What has been secured

The Jamaica government has signed a landmark agreement with the African Export‑Import Bank (“Afreximbank”), unlocking US $1.5 billion in new financing for Jamaica.  

Under this agreement, Jamaica becomes the 13th member of the Caribbean Community (“CARICOM”) to join Afreximbank’s facility for the region. With this deal, Afreximbank’s total commitment to the Caribbean stands at US $3 billion.  

Why it matters

This financing facility is significant for several reasons:

Diversifying funding sources: Jamaica is moving beyond traditional lenders and tapping a regional-and-global financing institution, thereby reducing reliance on conventional markets.  

Deepening trade links with Africa: The agreement is part of a broader “Africa-Caribbean” trade and investment push, giving Jamaican businesses access to African markets and leveraging the Pan-African Payment and Settlement System (PAPSS) for smoother transactions.  

Support for key sectors: The funds are earmarked for sectors like tourism, renewable energy, agriculture, manufacturing, and SMEs. These are areas where Jamaica seeks to strengthen capacity and resilience.  

Macro-economic backdrop: Jamaica has improved its macro fundamentals — with modest inflation, stronger reserves, and a shrinking debt-to-GDP ratio. This provides a conducive environment to deploy the new funds productively.  


Opportunities and potential benefits

Boosting exports & trade: Jamaican enterprises now have improved access to African markets; new channels for goods, services and investment flows may open.

Infrastructure & resilience: Funds can be directed toward upgrading infrastructure (especially in tourism, energy, logistics), thus improving competitiveness and disaster resilience.

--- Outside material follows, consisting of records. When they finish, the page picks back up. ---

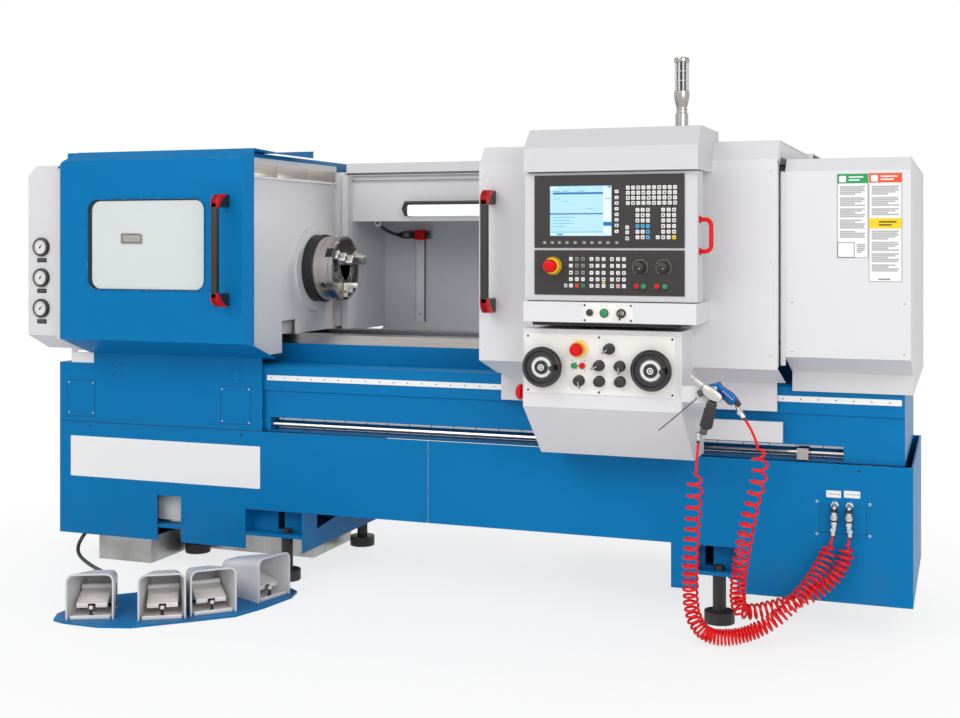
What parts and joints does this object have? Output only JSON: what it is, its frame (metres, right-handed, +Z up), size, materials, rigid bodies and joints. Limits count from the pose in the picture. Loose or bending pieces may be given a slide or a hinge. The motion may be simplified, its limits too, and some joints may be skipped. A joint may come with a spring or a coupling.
{
  "type": "cnc turning lathe",
  "caption": "Flat-bed turning lathe with a sliding headstock door, a travelling guarded carriage with swivelling operator panel, tailstock, foot pedals and coiled air hoses.",
  "frame": {"origin": "floor level, at the middle of the machine's length and depth", "axes": "+X along the bed from the headstock to the tailstock, -Y towards the operator, +Z up"},
  "size_m": [3.23, 1.72, 1.814],
  "materials": {
    "blue_enamel": "satin",
    "grey_enamel": "satin",
    "ground_steel": "machined",
    "dark_steel": "satin",
    "plated_brass": "satin",
    "bright_alloy": "satin",
    "blue_alloy": "gloss",
    "cable_rubber": "matte",
    "red_hose": "gloss",
    "black_plastic": "matte",
    "red_plastic": "gloss",
    "cream_plate": "satin",
    "window_glass": "clear",
    "lamp_plastic": "matte",
    "lens_plastic": "clear",
    "tank_steel": "satin"
  },
  "bodies": {
    "machine": {"base_left": "blue_enamel", "base_right": "blue_enamel", "bed_casting": "blue_enamel", "headstock_base_cover": "blue_enamel", "headstock_housing": "grey_enamel", "headstock_cover": "grey_enamel", "splash_wall": "grey_enamel", "end_cabinet": "grey_enamel", "pressure_gauges": "dark_steel", "rear_enclosure": "grey_enamel", "work_lamp": "lamp_plastic", "door_switch": "red_plastic", "switch_cable": "cable_rubber", "right_cabinet": "grey_enamel", "levelling_feet": "dark_steel", "rail_cover_strip": "ground_steel", "stop_rod": "ground_steel", "hose_couplings": "plated_brass", "main_motor": "dark_steel", "coolant_tank": "tank_steel", "electrical_cabinet": "grey_enamel", "pedal_plate": "blue_enamel", "pedal_housings": "grey_enamel", "pedal_cables": "cable_rubber", "hose_1": "red_hose", "hose_2": "red_hose"},
    "spindle_unit": {"spindle": "ground_steel", "chuck_body": "ground_steel"},
    "jaw_1_body": {"jaw_1": "ground_steel"},
    "jaw_2_body": {"jaw_2": "ground_steel"},
    "jaw_3_body": {"jaw_3": "ground_steel"},
    "door": {"sliding_door": "blue_enamel", "door_window": "window_glass", "door_handle": "black_plastic"},
    "carriage": {"saddle": "grey_enamel", "carriage_guard": "grey_enamel", "guard_handle": "black_plastic", "station_hood": "grey_enamel", "apron": "grey_enamel", "control_plate": "cream_plate", "silver_gun": "bright_alloy", "blue_gun": "blue_alloy", "warning_beacon": "lens_plastic"},
    "cross": {"cross_slide": "grey_enamel"},
    "turret": {"tool_turret": "ground_steel"},
    "panel": {"panel_housing": "grey_enamel", "panel_handle": "red_plastic", "hmi_panel": "black_plastic", "operating_panel": "black_plastic"},
    "panel_stop": {"emergency_stop_1": "red_plastic"},
    "apron_stop": {"emergency_stop_2": "red_plastic"},
    "wheel_left": {"handwheel_left": "black_plastic"},
    "wheel_right": {"handwheel_right": "black_plastic"},
    "treadle_1_body": {"treadle_1": "ground_steel"},
    "treadle_2_body": {"treadle_2": "ground_steel"},
    "treadle_3_body": {"treadle_3": "ground_steel"},
    "treadle_4_body": {"treadle_4": "ground_steel"},
    "tail": {"tailstock": "grey_enamel"},
    "quill": {"tailstock_quill": "ground_steel"},
    "rear_door": {"cabinet_door": "grey_enamel"}
  },
  "joints": [
    {"name": "spindle_spin", "type": "hinge", "parent": "machine", "child": "spindle_unit", "pos_m": [-0.624, 0.26, 1.139], "axis": [1, 0, 0], "continuous": true},
    {"name": "jaw_1_slide", "type": "slide", "parent": "spindle_unit", "child": "jaw_1_body", "axis": [0, 0, -1], "range_m": [-0.008, 0.012]},
    {"name": "jaw_2_slide", "type": "slide", "parent": "spindle_unit", "child": "jaw_2_body", "axis": [0, 0.866, 0.5], "range_m": [-0.008, 0.012]},
    {"name": "jaw_3_slide", "type": "slide", "parent": "spindle_unit", "child": "jaw_3_body", "axis": [0, -0.866, 0.5], "range_m": [-0.008, 0.012]},
    {"name": "door_slide", "type": "slide", "parent": "machine", "child": "door", "axis": [1, 0, 0], "range_m": [0, 0.85]},
    {"name": "carriage_slide", "type": "slide", "parent": "machine", "child": "carriage", "axis": [1, 0, 0], "range_m": [-0.86, 0.025], "deforming": ["hose_1", "hose_2"]},
    {"name": "cross_slide_feed", "type": "slide", "parent": "carriage", "child": "cross", "axis": [0, 1, 0], "range_m": [-0.12, 0.085]},
    {"name": "turret_index", "type": "hinge", "parent": "cross", "child": "turret", "pos_m": [0.443, -0.01, 1.139], "axis": [1, 0, 0], "continuous": true},
    {"name": "panel_swivel", "type": "hinge", "parent": "carriage", "child": "panel", "pos_m": [0.516, -0.5115, 1.26], "axis": [0, 0, 1], "range_deg": [-90, 0]},
    {"name": "panel_stop_press", "type": "slide", "parent": "panel", "child": "panel_stop", "axis": [0, 1, 0], "range_m": [0, 0.006], "stiffness_N_per_m": 800},
    {"name": "apron_stop_press", "type": "slide", "parent": "carriage", "child": "apron_stop", "axis": [0, 1, 0], "range_m": [0, 0.006], "stiffness_N_per_m": 800},
    {"name": "handwheel_left_turn", "type": "hinge", "parent": "carriage", "child": "wheel_left", "pos_m": [0.543, -0.54, 0.859], "axis": [0, 1, 0], "continuous": true},
    {"name": "handwheel_right_turn", "type": "hinge", "parent": "carriage", "child": "wheel_right", "pos_m": [0.884, -0.54, 0.859], "axis": [0, 1, 0], "continuous": true},
    {"name": "treadle_1_press", "type": "hinge", "parent": "machine", "child": "treadle_1_body", "pos_m": [-0.9809, -0.68984, 0.07724], "axis": [0.9063, 0.4226, 0], "range_deg": [0, 8], "stiffness_Nm_per_rad": 12},
    {"name": "treadle_2_press", "type": "hinge", "parent": "machine", "child": "treadle_2_body", "pos_m": [-0.77156, -0.61457, 0.07724], "axis": [0.8572, 0.515, 0], "range_deg": [0, 8], "stiffness_Nm_per_rad": 12},
    {"name": "treadle_3_press", "type": "hinge", "parent": "machine", "child": "treadle_3_body", "pos_m": [-0.67317, -0.51645, 0.07724], "axis": [0.7193, 0.6947, 0], "range_deg": [0, 8], "stiffness_Nm_per_rad": 12},
    {"name": "treadle_4_press", "type": "hinge", "parent": "machine", "child": "treadle_4_body", "pos_m": [-0.61433, -0.33954, 0.07724], "axis": [0.2588, 0.9659, 0], "range_deg": [0, 8], "stiffness_Nm_per_rad": 12},
    {"name": "tailstock_slide", "type": "slide", "parent": "machine", "child": "tail", "axis": [1, 0, 0], "range_m": [-0.29, 0]},
    {"name": "quill_slide", "type": "slide", "parent": "tail", "child": "quill", "axis": [-1, 0, 0], "range_m": [0, 0.12]},
    {"name": "rear_door_hinge", "type": "hinge", "parent": "machine", "child": "rear_door", "pos_m": [0.293, 0.8503, 0.425], "axis": [0, 0, 1], "range_deg": [0, 110]}
  ],
  "couplings": [
    {"joint": "jaw_2_slide", "follows": "jaw_1_slide", "ratio": 1},
    {"joint": "jaw_3_slide", "follows": "jaw_1_slide", "ratio": 1}
  ]
}
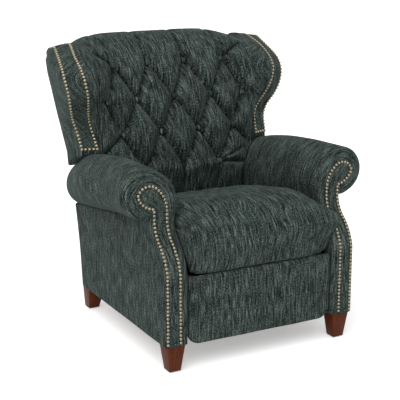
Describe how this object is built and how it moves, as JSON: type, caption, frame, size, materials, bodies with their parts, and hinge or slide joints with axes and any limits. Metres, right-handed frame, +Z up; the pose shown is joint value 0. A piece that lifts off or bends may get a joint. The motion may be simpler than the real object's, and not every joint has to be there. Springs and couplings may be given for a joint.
{
  "type": "push-back wing recliner",
  "caption": "Wing-back push-back recliner with a diamond-tufted reclining back, rolled arms with nail trim, a loose-look seat cushion, a hidden folding footrest and tapered wooden legs.",
  "frame": {"origin": "middle of the footprint, on the floor", "axes": "+Z up, the front faces -Y, +X to the sitter's left"},
  "size_m": [0.9688, 0.989, 1.097],
  "materials": {
    "upholstery": "woven chenille",
    "deck_cloth": "woven",
    "leg_wood": "satin stain",
    "frame_wood": "raw",
    "nail_brass": "antique",
    "steel": "satin",
    "glide": "matte"
  },
  "bodies": {
    "base": {"front_leg_left": "leg_wood", "front_leg_right": "leg_wood", "rear_leg_left": "leg_wood", "rear_leg_right": "leg_wood", "leg_glides": "glide", "leg_bolts": "steel", "arm_front_post_left": "frame_wood", "arm_front_post_right": "frame_wood", "arm_rear_post_left": "frame_wood", "arm_rear_post_right": "frame_wood", "arm_rails_left": "frame_wood", "arm_rails_right": "frame_wood", "mechanism_board_left": "frame_wood", "mechanism_board_right": "frame_wood", "inside_arm_pad_left": "upholstery", "inside_arm_pad_right": "upholstery", "outside_arm_panel_left": "upholstery", "outside_arm_panel_right": "upholstery", "arm_roll_left": "upholstery", "arm_roll_right": "upholstery", "arm_facing_left": "upholstery", "arm_facing_right": "upholstery", "arm_nails": "nail_brass", "base_front_rail": "frame_wood", "base_rear_rail": "frame_wood", "lower_rear_panel": "upholstery", "base_brackets": "steel", "swing_upper_pins": "steel"},
    "rear_swing": {"rear_swing_links": "steel"},
    "front_swing": {"front_swing_links": "steel"},
    "seat": {"swing_lower_pins": "steel", "seat_plates": "steel", "seat_rail_left": "frame_wood", "seat_rail_right": "frame_wood", "seat_front_rail": "frame_wood", "seat_rear_rail": "frame_wood", "seat_springs": "steel", "deck_pad": "deck_cloth", "seat_cushion": "upholstery", "back_hinge_pins": "steel"},
    "footrest_drive": {"torque_tube": "steel", "drive_links": "steel"},
    "footrest_extension": {"extension_links": "steel", "knee_pins": "steel"},
    "footrest": {"footrest_brackets": "steel", "footrest_pins": "steel", "footrest_pad": "upholstery", "footrest_board": "frame_wood"},
    "back": {"back_posts": "frame_wood", "back_cross_rails": "frame_wood", "back_brackets": "steel", "back_springs": "steel", "back_pad": "upholstery", "back_buttons": "upholstery", "wing_left": "upholstery", "wing_right": "upholstery", "wing_nails": "nail_brass", "outside_back": "upholstery"}
  },
  "joints": [
    {"name": "back_recline", "type": "hinge", "parent": "seat", "child": "back", "pos_m": [0, 0.1965, 0.3], "axis": [-1, 0, 0], "range_deg": [0, 30]},
    {"name": "rear_swing_pivot", "type": "hinge", "parent": "base", "child": "rear_swing", "pos_m": [0, 0.0965, 0.29], "axis": [-1, 0, 0], "range_deg": [0, 32.01]},
    {"name": "seat_pivot", "type": "hinge", "parent": "rear_swing", "child": "seat", "pos_m": [0, 0.11181, 0.18107], "axis": [-1, 0, 0], "range_deg": [-32.01, 0]},
    {"name": "front_swing_pivot", "type": "hinge", "parent": "base", "child": "front_swing", "pos_m": [0, -0.2135, 0.29], "axis": [-1, 0, 0], "range_deg": [0, 32.01]},
    {"name": "footrest_open", "type": "hinge", "parent": "seat", "child": "footrest_drive", "pos_m": [0, -0.3685, 0.296], "axis": [-1, 0, 0], "range_deg": [0, 112]},
    {"name": "footrest_knee", "type": "hinge", "parent": "footrest_drive", "child": "footrest_extension", "pos_m": [0, -0.33585, 0.11086], "axis": [-1, 0, 0], "range_deg": [-166.98, 0]},
    {"name": "footrest_tilt", "type": "hinge", "parent": "footrest_extension", "child": "footrest", "pos_m": [0, -0.4035, 0.27], "axis": [-1, 0, 0], "range_deg": [0, 144.98]}
  ],
  "couplings": [
    {"joint": "rear_swing_pivot", "follows": "back_recline", "ratio": 1.0667},
    {"joint": "seat_pivot", "follows": "back_recline", "ratio": -1.0667},
    {"joint": "front_swing_pivot", "follows": "back_recline", "ratio": 1.0667},
    {"joint": "footrest_knee", "follows": "footrest_open", "ratio": -1.4908},
    {"joint": "footrest_tilt", "follows": "footrest_open", "ratio": 1.2944}
  ]
}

Capitalizing on diaspora/trade links: By leveraging Jamaica’s diaspora networks and business ties, this facility can underpin new ventures, joint Africa–Caribbean projects and value-chain developments.

Macro-financial space: With stronger reserves and lower debt burdens, the government is in a better position to deploy borrowed/investment funds without compromising stability.


Risks & challenges to watch

Effective deployment: One of the key risks is that the funds are not channelled into productive projects, but rather into low-yield or poorly managed ventures. Monitoring and governance will matter.

Currency/external risk: Even if the facility is denominated in USD (or linked to international flows), Jamaica’s exposure to exchange-rate movements and external shocks remains.

Conditionality and terms: The facility may come with conditions (trade targets, governance upgrades, co-financing) that Jamaica must satisfy — ensuring alignment with national priorities is essential.

Debt management implications: Although this is a financing facility (not necessarily pure loan), Jamaica must ensure that taking on new obligations does not push the debt-to-GDP ratio or debt servicing burdens into unsustainable territory.

Global/trade environment: Jamaica’s ability to exploit new markets depends on global demand, shipping/logistics costs, supply-chain stability and competition from other countries.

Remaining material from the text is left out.